When I first learned to run big water, it was out of a Ranger 620. My mentor told me something that I have never forgotten…”If you can feel it in your ass, the boat can too”. Which, basically means, if you’re beating yourself up, then you’re beating the boat up too. No one wants to get back to shore and then have to spend hours fixing loose screws, getting the windshield fixed, or listening to your fishing partner swear at you for hurting their back!
Here are some tips I learned for running big water, that might help you too.
1. Do not hide behind the windshield, if you have one. Get up above it where you can “read the waves”. If you can see what’s coming, you can adjust your speed to accommodate it. I change out the original driver’s seat pedestal with one that is a little higher. On the days where I need a little more height, I fold the seat down and sit on the back of the seat.
2. Keep your hand on the throttle at all times. Unless you run a “hotfoot”, one hand should be on the steering wheel, and the other on the throttle.
The best reason for keeping your hand on the throttle is for “driving”.
While you’re reading the waves, you will be on and off the throttle continuously driving through the waves.
If you simply pick a speed, you’re going to get into trouble, because not all waves are going to be the same. Now, throw in a few boat wakes from other boats, that turns the wave action into a “washing machine”. If you are not reading the waves, and using the throttle for what it was designed to do, then you will find yourself in trouble.
Power up a wave, let off on the throttle a little bit, and let that wave go under you, so that you don’t drop off the top of it, and fill the boat up with water at the bow, then power up the next one.
Even on the calmer days, I still drive with one hand on the throttle, because that one or two seconds it takes to take your hand from the wheel to the throttle could be the difference between safety and tragedy…ie: submerged log you spot at the last second.
A following sea is the most dangerous, but can be the easiest to run if you have a lot of patience.

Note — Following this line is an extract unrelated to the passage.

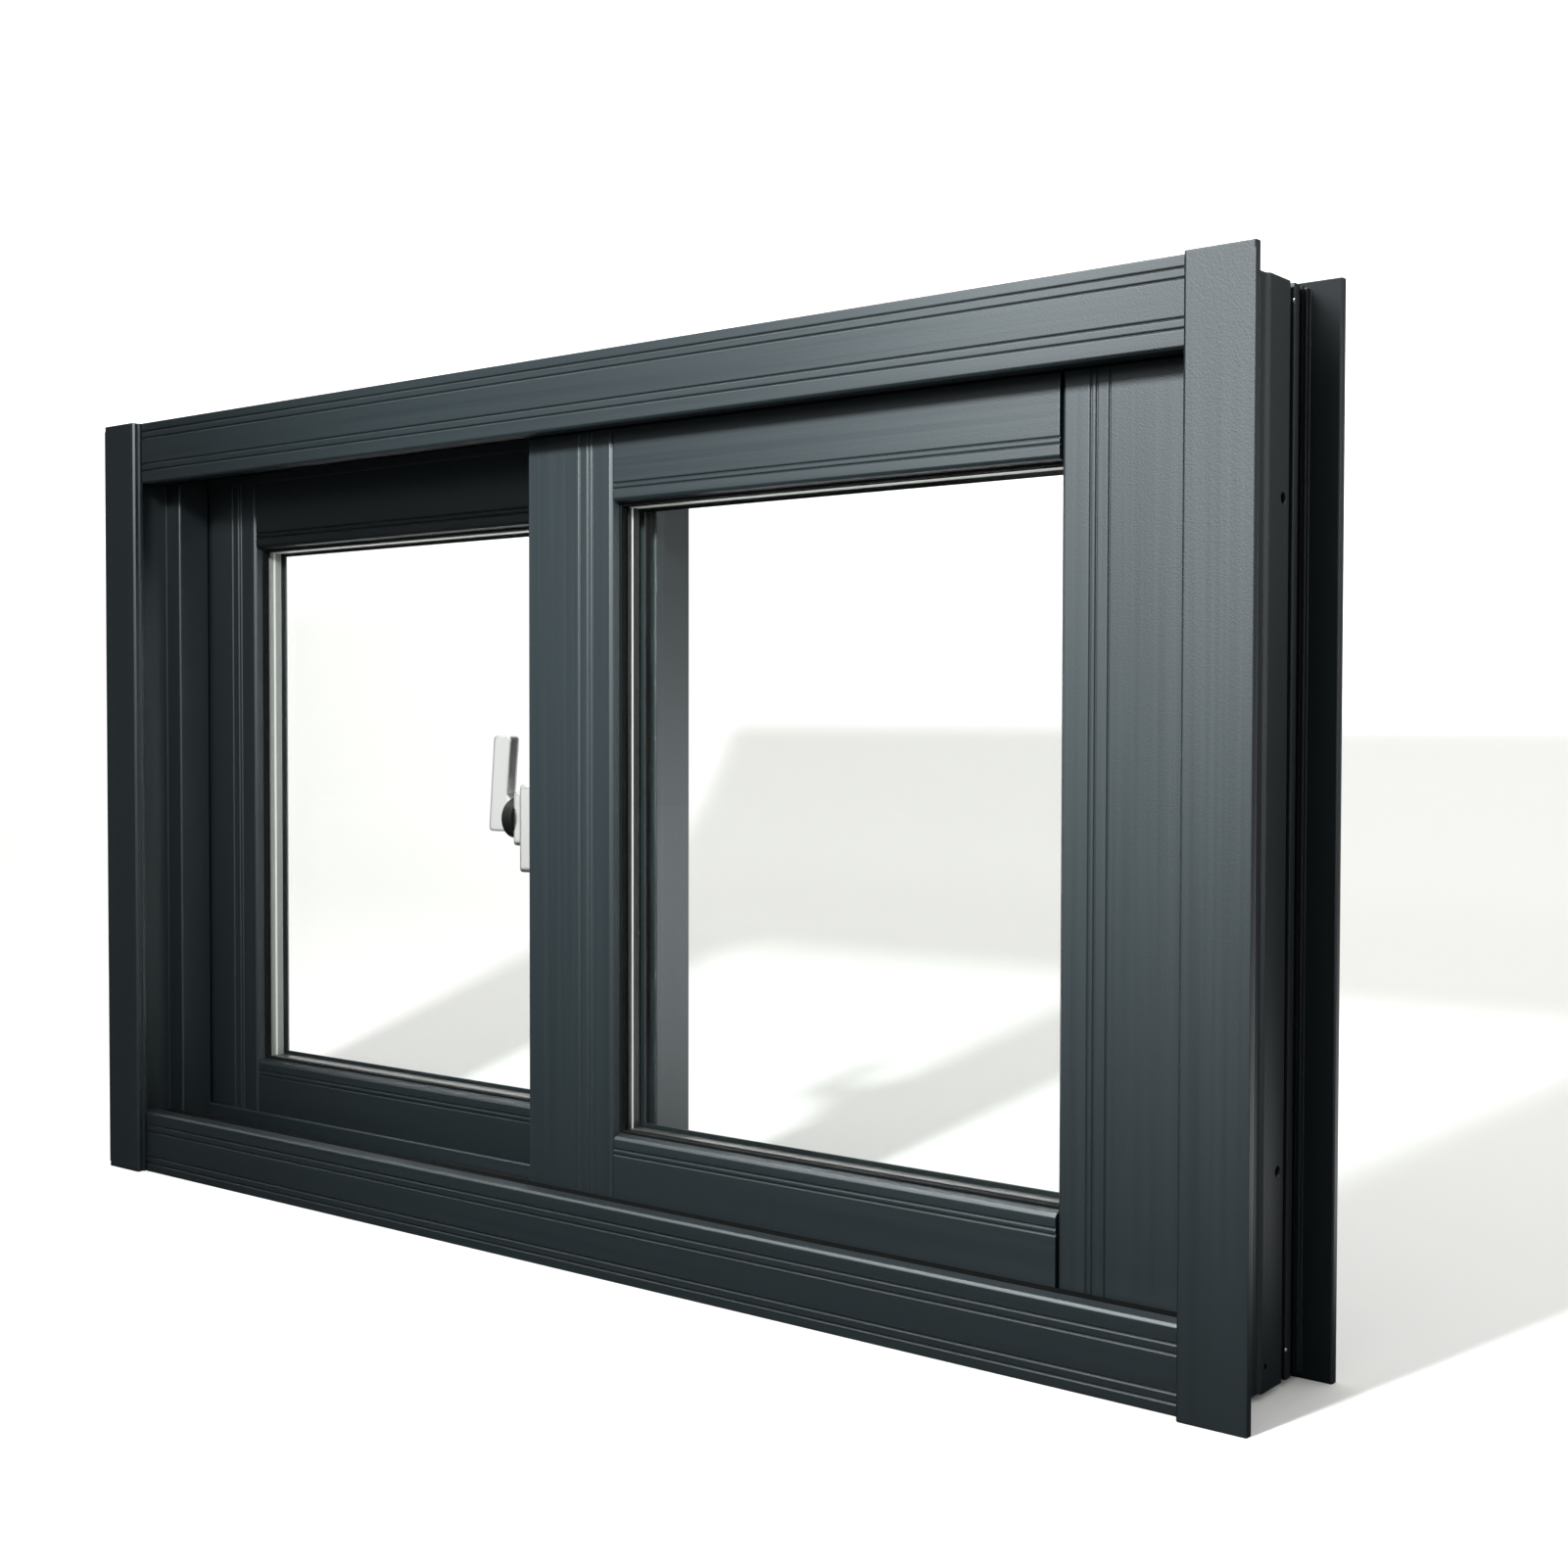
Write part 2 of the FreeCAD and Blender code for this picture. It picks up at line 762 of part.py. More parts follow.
def make_carriages(sash, x_left, x_right, track):
    """Two roller carriages that hang in the slot and ride on the track."""
    pieces = []
    housing_low = TRACK_TOP + S.wheel_radius
    housing_high = SASH_LOW + S.track_slot_high
    axle = TRACK_TOP + S.running_gap + S.wheel_radius
    for end, x in (("a", x_left + S.wheel_inset), ("b", x_right - S.wheel_inset)):
        name = f"{sash}_carriage_{end}"
        housing = block(
            name + "_housing",
            x - S.carriage_long / 2,
            track - S.track_slot / 2,
            housing_low,
            S.carriage_long,
            S.track_slot,
            housing_high - housing_low,
        )
        wheel = cylinder(
            name + "_wheel", S.wheel_radius, S.wheel_wide, x, track - S.wheel_wide / 2, axle, (0, 1, 0)
        )
        pieces.append(fuse(name, [housing, wheel]))
    keep(sash + "_carriages", group(sash + "_carriage_pair", pieces))


def make_interlocks(front_left, rear_right):
    """The two hooked strips that close the gap where the sashes meet."""
    gap_front = FRONT + S.front_sash_at + S.sash_depth
    thick = S.hook_thick
    leg = S.hook_base + thick
    reach = S.sash_gap - S.hook_clearance
    outline = [
        (0, 0),
        (leg, 0),
        (leg, reach - thick),
        (leg + S.hook_return, reach - thick),
        (leg + S.hook_return, reach),
        (leg - thick, reach),
        (leg - thick, thick),
        (0, thick),
    ]
    mirrored = [(x, S.sash_gap - y) for x, y in outline]
    middle = (front_left + rear_right) / 2
    offset = S.hook_apart / 2 + leg
    low = S.rail_face + S.hook_clearance
    long = S.height - low * 2
    front_hook = member("front_interlock_body")
    pad(front_hook, "front_interlock_strip", [outline], long)
    keep("front_interlock", place(front_hook, middle - offset, gap_front, low))
    rear_hook = member("rear_interlock_body")
    pad(rear_hook, "rear_interlock_strip", [mirrored], long)
    keep("rear_interlock", place(rear_hook, middle + offset, gap_front, low + long, 180))


def make_seals():
    """Brush strips between the sashes and the head and sill."""
    clearance = S.running_gap
    long = S.width - S.jamb_fin_reach * 2
    x = LEFT + S.jamb_fin_reach
    low = S.rail_face - S.brush_high
    top = S.height - S.rail_face
    runs = {
        "front": (FRONT + S.rail_lip, FRONT + S.front_sash_at),
        "rear": (FRONT + REAR_SASH_AT + S.sash_depth, FRONT + PLATE_AT),
    }
    for side, (near, far) in runs.items():
        start = near if side == "front" else near + clearance
        thick = far - near - clearance
        strips = [
            block(f"{side}_brush_low", x, start, low, long, thick, S.brush_high),
            block(f"{side}_brush_top", x, start, top, long, thick, S.brush_high),
        ]
        keep(side + "_brushes", group(side + "_brush_pair", strips))


def make_sill_block(stile_left):
    """The filler that closes the front track beside the meeting stile."""
    front = FRONT + S.rail_lip
    back = FRONT + FIN_BACK - S.rail_fin
    half = S.rail_thick / 2 + S.running_gap
    x = stile_left - S.block_gap - S.block_long
    solid = block("wind_block_solid", x, front, S.floor_at, S.block_long, back - front, S.block_high)
    slot = block(
        "wind_block_slot",
        x - S.wall,
        FRONT + TRACKS["front"] - half,
        S.floor_at - S.wall,
        S.block_long + S.wall * 2,
        half * 2,
        S.rail_high + S.wall + S.running_gap,
    )
    keep("wind_block", cut("wind_block_cut", solid, slot))


# Handle on the outer edge of the front meeting stile


def handle_block(node, x, y, z_low, thick, wide, high):
    """A flat block on the stile's edge with its four corners rounded."""
    body = member(node + "_body")
    outline = box_outline(as_size(0), as_size(0), wide, high)
    section = draw(body, node + "_section", "YZ_Plane", [outline])
    solid = body.newObject("PartDesign::Pad", node + "_pad")
    solid.Profile = section
    solid.setExpression("Length", thick.formula)
    round_corners(body, node + "_rounded", solid, S.handle_round, (1, 0, 0))
    keep(node, place(body, x, y - wide / 2, z_low))


def make_handle(stile_left):
    """Plate and boss fixed to the stile, with the hub and lever that turn on them."""
    y = FRONT + S.front_sash_at + S.handle_in
    z = S.handle_height
    plate_at = stile_left - S.backplate_thick
    boss_at = plate_at - S.boss_long
    handle_block(
        "handle_plate",
        plate_at,
        y,
        z - S.backplate_below,
        S.backplate_thick,
        S.backplate_wide,
        S.backplate_high,
    )
    handle_block(
        "handle_boss", boss_at, y, z - S.boss_high / 2, S.boss_long, S.boss_wide, S.boss_high
    )
    hub_start = boss_at - S.running_gap
    hub = cylinder("handle_hub_solid", S.hub_radius, S.hub_long, hub_start, y, z, (-1, 0, 0))
    keep("handle_hub", hub)
    body = member("handle_lever_body")
    wide = S.lever_wide
    outline = [
        (0, -S.lever_down),
        (wide, -S.lever_down),
        (wide, S.lever_seat_high),
        (S.lever_neck, S.lever_neck_high),
        (S.lever_lean + S.lever_top_wide, S.lever_up),
        (S.lever_lean, S.lever_up),
    ]
    section = draw(body, "handle_lever_section", "XZ_Plane", [outline])
    lever = body.newObject("PartDesign::Pad", "handle_lever_pad")
    lever.Profile = section
    lever.SideType = "Symmetric"
    lever.setExpression("Length", S.lever_thick.formula)
    round_corners(body, "handle_lever_rounded", lever, S.handle_round, (0, 1, 0))
    keep("handle_lever", place(body, hub_start - S.hub_long - wide, y, z))


def write_nodes():
    """Checks every object, then writes each node's solids to its own file."""
    DOC.recompute()
    for thing in DOC.Objects:
        if "Invalid" in thing.State or "Error" in thing.State:
            raise RuntimeError(f"{thing.Name} did not build: {thing.State}")
    for node, thing in NODES.items():
        shape = thing.Shape
        if shape.isNull() or not shape.isValid() or not shape.Solids:
            raise RuntimeError(f"{node} has no valid solid")
    os.makedirs("parts", exist_ok=True)
    for node, thing in NODES.items():
        thing.Shape.exportStep(f"parts/{node}.step")
    print(len(NODES), "nodes written")


FRONT_SASH_LEFT = RIGHT - S.floor_at - S.sash_side_gap - SASH_WIDE
REAR_SASH_LEFT = LEFT + S.floor_at + S.sash_side_gap

make_frame()
make_sash(
    "front",
    FRONT_SASH_LEFT,
    S.front_sash_at,
    S.meeting_stile,
    S.lock_stile,
    S.front_top_rail,
    S.front_bottom_rail,
)
make_sash(
    "rear",
    REAR_SASH_LEFT,
    REAR_SASH_AT,
    S.rear_lock_stile,
    S.meeting_stile,
    S.rear_top_rail,
    S.rear_bottom_rail,
)
make_interlocks(FRONT_SASH_LEFT, REAR_SASH_LEFT + SASH_WIDE)
make_seals()
make_sill_block(FRONT_SASH_LEFT)
make_handle(FRONT_SASH_LEFT)
write_nodes()
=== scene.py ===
import math

import bmesh
import bpy
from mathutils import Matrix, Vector


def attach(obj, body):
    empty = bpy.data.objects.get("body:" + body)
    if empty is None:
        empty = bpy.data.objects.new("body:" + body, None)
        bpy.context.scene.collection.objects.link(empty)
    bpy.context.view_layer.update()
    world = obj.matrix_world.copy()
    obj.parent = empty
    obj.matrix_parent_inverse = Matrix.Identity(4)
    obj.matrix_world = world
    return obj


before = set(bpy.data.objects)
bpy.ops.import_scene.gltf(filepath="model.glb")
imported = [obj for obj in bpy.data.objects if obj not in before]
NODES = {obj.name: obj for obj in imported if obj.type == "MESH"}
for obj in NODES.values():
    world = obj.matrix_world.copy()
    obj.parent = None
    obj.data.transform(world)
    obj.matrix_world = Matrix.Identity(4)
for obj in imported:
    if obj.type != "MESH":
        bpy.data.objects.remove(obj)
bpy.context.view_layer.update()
SASHES = ("front", "rear")

# Camera, from the photograph's own perspective, in metres and degrees

CAMERA_PLACE = (0.9316, -0.9753, 0.3561)
CAMERA_TURN = (88.45, -0.105, 38.44)
CAMERA_LENS = 45.51
CAMERA_SENSOR = 36.0


def add(name, data):
    """An object in the scene."""
    thing = bpy.data.objects.new(name, data)
    bpy.context.scene.collection.objects.link(thing)
    return thing


def make_camera():
    data = bpy.data.cameras.new("camera")
    data.lens = CAMERA_LENS
    data.sensor_width = CAMERA_SENSOR
    data.sensor_fit = "HORIZONTAL"
    camera = add("camera", data)
    camera.location = CAMERA_PLACE
    camera.rotation_euler = [math.radians(angle) for angle in CAMERA_TURN]
    bpy.context.scene.camera = camera


# Node trees


class Tree:
    """A node tree, built one node at a time."""

    def __init__(self, tree):
        self.tree = tree

    def node(self, kind, inputs=None, **settings):
        made = self.tree.nodes.new(kind)
        for name, value in settings.items():
            setattr(made, name, value)
        for socket, value in (inputs or {}).items():
            if isinstance(value, bpy.types.NodeSocket):
                self.tree.links.new(value, made.inputs[socket])
            else:
                made.inputs[socket].default_value = value
        return made

    def maths(self, operation, first, second):
        inputs = {0: first, 1: second}
        return self.node("ShaderNodeMath", inputs, operation=operation).outputs[0]

    def rising(self, value, low, high, strength=1.0):
        """Nothing below the low value, the full strength above the high one, eased between."""
        inputs = {"Value": value, "From Min": low, "From Max": high, "To Max": strength}
        made = self.node("ShaderNodeMapRange", inputs, interpolation_type="SMOOTHSTEP")
        return made.outputs["Result"]

    def split(self, vector):
        """The X, Y and Z of a vector, by name."""
        return self.node("ShaderNodeSeparateXYZ", {0: vector}).outputs

    def in_gloss(self):
        """One for rays that some surface has reflected, nothing for sight, also through glass."""
        depth = self.node("ShaderNodeLightPath").outputs["Glossy Depth"]
        return self.maths("MINIMUM", depth, 1.0)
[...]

This is what I call “surfing”. Keep the motor trimmed down when running a following sea. This keeps the prop from blowing out, and keeps a grip on the waves.
Power up the backside of the wave, reduce speed on the top, so you can surf it, and then let the wave set you down on the wave in front of you. If you run a following sea too fast, you run into the danger of putting the bow of the boat into the backside of a big wave. Not only will it basically stop the boat in its tracks, but it will fill the boat with water from the bow. Now, all those waves that were following you will be filling your boat from the back end too. This is why it is imperative that the operator have a lot of patience and just enjoy the “surf” until he or she is safely back to port.
The smoothest ride you’ll find, when it’s rough, is “running the trough”, or between the waves. The boat will roll back and forth with the waves, but it won’t get pounded.
Becoming a great boat operator takes a lot of practice. And, with practice come confidence. Having confidence to know what to do when the conditions change for the worse, will get you back home safely.
When I run my charter business, I usually don’t take customers out when the wave forecast is calling for anything over 3-4 footers. Reason being, most customers do not have the big water experience and will usually have trouble getting out of their seats. This is not fun for them, and it’s not fun for them, it’s not fun for me either. Fishing and boating is all about having fun!
The worst conditions I ever ran my Ranger in was during a tournament back in 2003 out of Dunkirk, NY on Lake Erie. Luckily, the lake is the deepest at that end, so the 7-10 foot waves were spaced much further apart than on the western end, and the 10-mile run back in was safely done. I seriously doubt any small boat could safely handle the same conditions on the Western end of the lake.
It’s important to check the weather forecasts, and wave forecasts, before heading out, so you know what is coming in for the rest of the day, and prepare accordingly.
With today’s advances in technology, there’s no excuse to not be prepared. And, always keep a plan in your mind throughout the day, as to what you will do if conditions change unexpectedly, and you need to find shelter from a storm. Always, have a plan, and keep safety your number one priority when playing on the big water.
Live to fish, and have fun, another day!